Start of DATA BLOCK
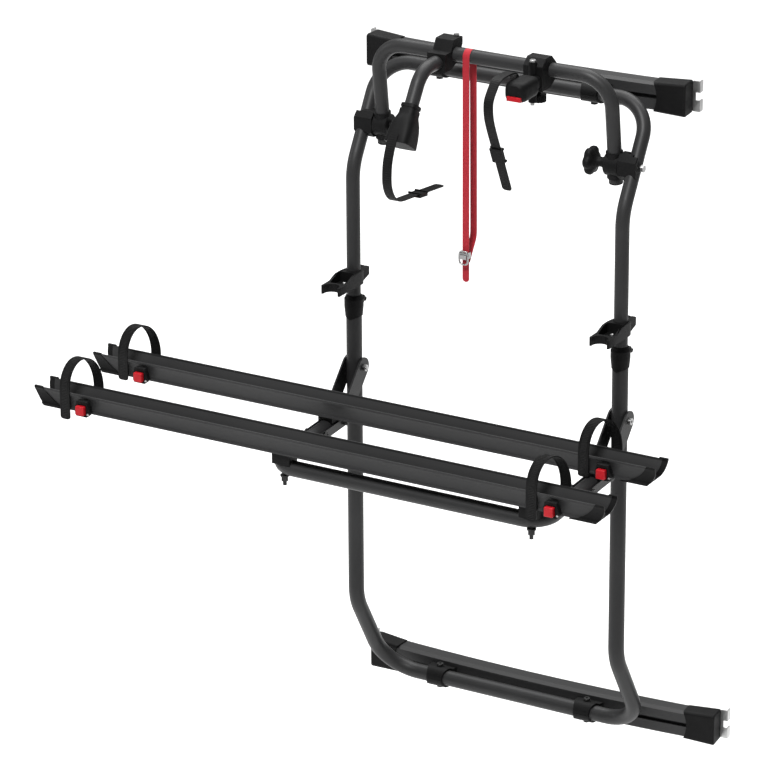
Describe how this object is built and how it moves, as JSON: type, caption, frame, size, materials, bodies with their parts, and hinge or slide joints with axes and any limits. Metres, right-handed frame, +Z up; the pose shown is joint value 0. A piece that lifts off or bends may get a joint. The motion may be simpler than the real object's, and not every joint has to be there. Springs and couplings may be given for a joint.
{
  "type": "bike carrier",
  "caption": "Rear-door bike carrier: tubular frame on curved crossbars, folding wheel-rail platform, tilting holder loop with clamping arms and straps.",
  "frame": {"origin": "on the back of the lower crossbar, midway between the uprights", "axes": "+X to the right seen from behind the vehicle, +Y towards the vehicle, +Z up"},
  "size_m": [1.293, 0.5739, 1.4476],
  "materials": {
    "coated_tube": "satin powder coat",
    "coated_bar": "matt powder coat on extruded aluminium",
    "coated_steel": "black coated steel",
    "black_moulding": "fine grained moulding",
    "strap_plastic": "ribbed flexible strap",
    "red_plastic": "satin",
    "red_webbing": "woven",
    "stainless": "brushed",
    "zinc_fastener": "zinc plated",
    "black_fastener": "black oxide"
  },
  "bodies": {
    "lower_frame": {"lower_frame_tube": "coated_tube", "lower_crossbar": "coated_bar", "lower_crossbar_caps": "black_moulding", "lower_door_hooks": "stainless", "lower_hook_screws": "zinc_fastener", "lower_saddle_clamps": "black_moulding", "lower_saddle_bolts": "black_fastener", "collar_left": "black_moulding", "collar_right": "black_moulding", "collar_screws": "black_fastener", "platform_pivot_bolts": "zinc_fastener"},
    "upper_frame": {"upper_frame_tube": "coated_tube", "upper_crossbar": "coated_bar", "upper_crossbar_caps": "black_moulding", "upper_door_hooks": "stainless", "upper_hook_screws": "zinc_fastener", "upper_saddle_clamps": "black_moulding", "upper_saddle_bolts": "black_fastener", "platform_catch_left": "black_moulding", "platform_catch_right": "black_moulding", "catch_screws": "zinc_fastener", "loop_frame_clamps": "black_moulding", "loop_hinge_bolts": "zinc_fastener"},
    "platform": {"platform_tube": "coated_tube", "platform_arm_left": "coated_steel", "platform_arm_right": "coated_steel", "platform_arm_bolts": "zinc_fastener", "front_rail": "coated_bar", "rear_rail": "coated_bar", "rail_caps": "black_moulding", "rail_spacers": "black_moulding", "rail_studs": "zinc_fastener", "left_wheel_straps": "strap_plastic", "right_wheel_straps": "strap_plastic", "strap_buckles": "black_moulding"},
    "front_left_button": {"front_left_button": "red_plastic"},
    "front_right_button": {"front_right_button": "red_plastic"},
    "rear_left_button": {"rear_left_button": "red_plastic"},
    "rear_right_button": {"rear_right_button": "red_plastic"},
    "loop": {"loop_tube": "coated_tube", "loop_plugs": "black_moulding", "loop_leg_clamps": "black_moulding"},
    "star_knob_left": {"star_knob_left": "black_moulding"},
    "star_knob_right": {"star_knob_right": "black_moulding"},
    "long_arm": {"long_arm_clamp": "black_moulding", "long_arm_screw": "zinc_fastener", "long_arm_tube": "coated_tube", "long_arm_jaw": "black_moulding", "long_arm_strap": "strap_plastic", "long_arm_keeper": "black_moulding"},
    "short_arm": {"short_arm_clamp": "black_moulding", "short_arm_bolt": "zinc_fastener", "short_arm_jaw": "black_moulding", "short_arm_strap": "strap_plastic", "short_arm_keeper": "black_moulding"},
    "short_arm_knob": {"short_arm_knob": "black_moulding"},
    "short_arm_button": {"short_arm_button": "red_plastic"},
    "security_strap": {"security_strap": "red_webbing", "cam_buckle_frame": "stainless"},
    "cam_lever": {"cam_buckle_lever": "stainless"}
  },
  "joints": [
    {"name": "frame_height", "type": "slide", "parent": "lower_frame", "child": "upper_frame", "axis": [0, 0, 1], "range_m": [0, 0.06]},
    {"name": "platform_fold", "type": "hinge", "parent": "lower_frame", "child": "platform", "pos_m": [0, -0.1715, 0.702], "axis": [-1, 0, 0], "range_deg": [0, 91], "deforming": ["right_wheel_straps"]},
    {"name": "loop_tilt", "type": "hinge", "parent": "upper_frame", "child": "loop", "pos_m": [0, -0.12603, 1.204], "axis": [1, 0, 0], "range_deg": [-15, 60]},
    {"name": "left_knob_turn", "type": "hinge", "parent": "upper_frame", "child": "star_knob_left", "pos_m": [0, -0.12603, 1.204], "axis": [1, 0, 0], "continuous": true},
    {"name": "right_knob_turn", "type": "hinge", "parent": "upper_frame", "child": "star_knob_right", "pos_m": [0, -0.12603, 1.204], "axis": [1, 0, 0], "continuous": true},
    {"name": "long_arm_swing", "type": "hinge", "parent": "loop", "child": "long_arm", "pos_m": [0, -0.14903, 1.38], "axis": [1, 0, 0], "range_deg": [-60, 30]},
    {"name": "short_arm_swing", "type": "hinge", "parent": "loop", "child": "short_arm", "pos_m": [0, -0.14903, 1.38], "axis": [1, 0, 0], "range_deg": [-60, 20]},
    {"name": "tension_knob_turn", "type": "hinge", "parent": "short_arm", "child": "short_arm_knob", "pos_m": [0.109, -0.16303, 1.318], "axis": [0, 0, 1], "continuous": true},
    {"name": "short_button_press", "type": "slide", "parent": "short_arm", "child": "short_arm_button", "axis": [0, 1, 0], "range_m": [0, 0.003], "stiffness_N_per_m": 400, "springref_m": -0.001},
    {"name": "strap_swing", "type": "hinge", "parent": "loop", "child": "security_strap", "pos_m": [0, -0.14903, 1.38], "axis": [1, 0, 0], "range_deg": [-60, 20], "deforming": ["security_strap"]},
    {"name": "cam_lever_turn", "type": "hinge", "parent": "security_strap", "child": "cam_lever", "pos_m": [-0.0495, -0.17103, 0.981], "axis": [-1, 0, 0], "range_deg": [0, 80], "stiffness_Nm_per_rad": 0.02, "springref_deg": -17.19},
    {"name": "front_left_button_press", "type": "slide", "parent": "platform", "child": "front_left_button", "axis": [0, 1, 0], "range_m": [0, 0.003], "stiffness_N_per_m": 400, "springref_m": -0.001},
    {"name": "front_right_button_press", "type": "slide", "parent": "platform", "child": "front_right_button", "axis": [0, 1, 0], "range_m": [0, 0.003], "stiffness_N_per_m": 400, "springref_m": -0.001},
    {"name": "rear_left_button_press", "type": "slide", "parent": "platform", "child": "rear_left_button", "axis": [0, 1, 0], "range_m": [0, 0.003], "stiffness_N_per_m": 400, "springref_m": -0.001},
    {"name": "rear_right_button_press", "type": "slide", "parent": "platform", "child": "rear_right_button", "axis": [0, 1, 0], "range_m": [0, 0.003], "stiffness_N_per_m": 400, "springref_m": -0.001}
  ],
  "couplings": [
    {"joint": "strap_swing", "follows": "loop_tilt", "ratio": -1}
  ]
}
End of DATA BLOCK
### TASK DESCRIPTION
Reproduce the data in full, exactly as presented.

### PROBLEM SOLUTION
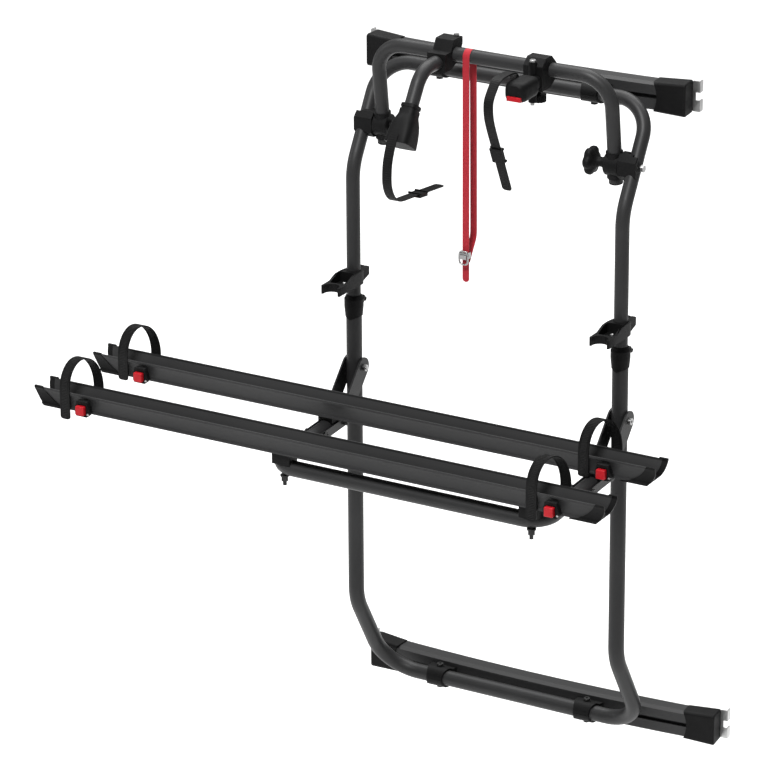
Describe how this object is built and how it moves, as JSON: type, caption, frame, size, materials, bodies with their parts, and hinge or slide joints with axes and any limits. Metres, right-handed frame, +Z up; the pose shown is joint value 0. A piece that lifts off or bends may get a joint. The motion may be simpler than the real object's, and not every joint has to be there. Springs and couplings may be given for a joint.
{
  "type": "bike carrier",
  "caption": "Rear-door bike carrier: tubular frame on curved crossbars, folding wheel-rail platform, tilting holder loop with clamping arms and straps.",
  "frame": {"origin": "on the back of the lower crossbar, midway between the uprights", "axes": "+X to the right seen from behind the vehicle, +Y towards the vehicle, +Z up"},
  "size_m": [1.293, 0.5739, 1.4476],
  "materials": {
    "coated_tube": "satin powder coat",
    "coated_bar": "matt powder coat on extruded aluminium",
    "coated_steel": "black coated steel",
    "black_moulding": "fine grained moulding",
    "strap_plastic": "ribbed flexible strap",
    "red_plastic": "satin",
    "red_webbing": "woven",
    "stainless": "brushed",
    "zinc_fastener": "zinc plated",
    "black_fastener": "black oxide"
  },
  "bodies": {
    "lower_frame": {"lower_frame_tube": "coated_tube", "lower_crossbar": "coated_bar", "lower_crossbar_caps": "black_moulding", "lower_door_hooks": "stainless", "lower_hook_screws": "zinc_fastener", "lower_saddle_clamps": "black_moulding", "lower_saddle_bolts": "black_fastener", "collar_left": "black_moulding", "collar_right": "black_moulding", "collar_screws": "black_fastener", "platform_pivot_bolts": "zinc_fastener"},
    "upper_frame": {"upper_frame_tube": "coated_tube", "upper_crossbar": "coated_bar", "upper_crossbar_caps": "black_moulding", "upper_door_hooks": "stainless", "upper_hook_screws": "zinc_fastener", "upper_saddle_clamps": "black_moulding", "upper_saddle_bolts": "black_fastener", "platform_catch_left": "black_moulding", "platform_catch_right": "black_moulding", "catch_screws": "zinc_fastener", "loop_frame_clamps": "black_moulding", "loop_hinge_bolts": "zinc_fastener"},
    "platform": {"platform_tube": "coated_tube", "platform_arm_left": "coated_steel", "platform_arm_right": "coated_steel", "platform_arm_bolts": "zinc_fastener", "front_rail": "coated_bar", "rear_rail": "coated_bar", "rail_caps": "black_moulding", "rail_spacers": "black_moulding", "rail_studs": "zinc_fastener", "left_wheel_straps": "strap_plastic", "right_wheel_straps": "strap_plastic", "strap_buckles": "black_moulding"},
    "front_left_button": {"front_left_button": "red_plastic"},
    "front_right_button": {"front_right_button": "red_plastic"},
    "rear_left_button": {"rear_left_button": "red_plastic"},
    "rear_right_button": {"rear_right_button": "red_plastic"},
    "loop": {"loop_tube": "coated_tube", "loop_plugs": "black_moulding", "loop_leg_clamps": "black_moulding"},
    "star_knob_left": {"star_knob_left": "black_moulding"},
    "star_knob_right": {"star_knob_right": "black_moulding"},
    "long_arm": {"long_arm_clamp": "black_moulding", "long_arm_screw": "zinc_fastener", "long_arm_tube": "coated_tube", "long_arm_jaw": "black_moulding", "long_arm_strap": "strap_plastic", "long_arm_keeper": "black_moulding"},
    "short_arm": {"short_arm_clamp": "black_moulding", "short_arm_bolt": "zinc_fastener", "short_arm_jaw": "black_moulding", "short_arm_strap": "strap_plastic", "short_arm_keeper": "black_moulding"},
    "short_arm_knob": {"short_arm_knob": "black_moulding"},
    "short_arm_button": {"short_arm_button": "red_plastic"},
    "security_strap": {"security_strap": "red_webbing", "cam_buckle_frame": "stainless"},
    "cam_lever": {"cam_buckle_lever": "stainless"}
  },
  "joints": [
    {"name": "frame_height", "type": "slide", "parent": "lower_frame", "child": "upper_frame", "axis": [0, 0, 1], "range_m": [0, 0.06]},
    {"name": "platform_fold", "type": "hinge", "parent": "lower_frame", "child": "platform", "pos_m": [0, -0.1715, 0.702], "axis": [-1, 0, 0], "range_deg": [0, 91], "deforming": ["right_wheel_straps"]},
    {"name": "loop_tilt", "type": "hinge", "parent": "upper_frame", "child": "loop", "pos_m": [0, -0.12603, 1.204], "axis": [1, 0, 0], "range_deg": [-15, 60]},
    {"name": "left_knob_turn", "type": "hinge", "parent": "upper_frame", "child": "star_knob_left", "pos_m": [0, -0.12603, 1.204], "axis": [1, 0, 0], "continuous": true},
    {"name": "right_knob_turn", "type": "hinge", "parent": "upper_frame", "child": "star_knob_right", "pos_m": [0, -0.12603, 1.204], "axis": [1, 0, 0], "continuous": true},
    {"name": "long_arm_swing", "type": "hinge", "parent": "loop", "child": "long_arm", "pos_m": [0, -0.14903, 1.38], "axis": [1, 0, 0], "range_deg": [-60, 30]},
    {"name": "short_arm_swing", "type": "hinge", "parent": "loop", "child": "short_arm", "pos_m": [0, -0.14903, 1.38], "axis": [1, 0, 0], "range_deg": [-60, 20]},
    {"name": "tension_knob_turn", "type": "hinge", "parent": "short_arm", "child": "short_arm_knob", "pos_m": [0.109, -0.16303, 1.318], "axis": [0, 0, 1], "continuous": true},
    {"name": "short_button_press", "type": "slide", "parent": "short_arm", "child": "short_arm_button", "axis": [0, 1, 0], "range_m": [0, 0.003], "stiffness_N_per_m": 400, "springref_m": -0.001},
    {"name": "strap_swing", "type": "hinge", "parent": "loop", "child": "security_strap", "pos_m": [0, -0.14903, 1.38], "axis": [1, 0, 0], "range_deg": [-60, 20], "deforming": ["security_strap"]},
    {"name": "cam_lever_turn", "type": "hinge", "parent": "security_strap", "child": "cam_lever", "pos_m": [-0.0495, -0.17103, 0.981], "axis": [-1, 0, 0], "range_deg": [0, 80], "stiffness_Nm_per_rad": 0.02, "springref_deg": -17.19},
    {"name": "front_left_button_press", "type": "slide", "parent": "platform", "child": "front_left_button", "axis": [0, 1, 0], "range_m": [0, 0.003], "stiffness_N_per_m": 400, "springref_m": -0.001},
    {"name": "front_right_button_press", "type": "slide", "parent": "platform", "child": "front_right_button", "axis": [0, 1, 0], "range_m": [0, 0.003], "stiffness_N_per_m": 400, "springref_m": -0.001},
    {"name": "rear_left_button_press", "type": "slide", "parent": "platform", "child": "rear_left_button", "axis": [0, 1, 0], "range_m": [0, 0.003], "stiffness_N_per_m": 400, "springref_m": -0.001},
    {"name": "rear_right_button_press", "type": "slide", "parent": "platform", "child": "rear_right_button", "axis": [0, 1, 0], "range_m": [0, 0.003], "stiffness_N_per_m": 400, "springref_m": -0.001}
  ],
  "couplings": [
    {"joint": "strap_swing", "follows": "loop_tilt", "ratio": -1}
  ]
}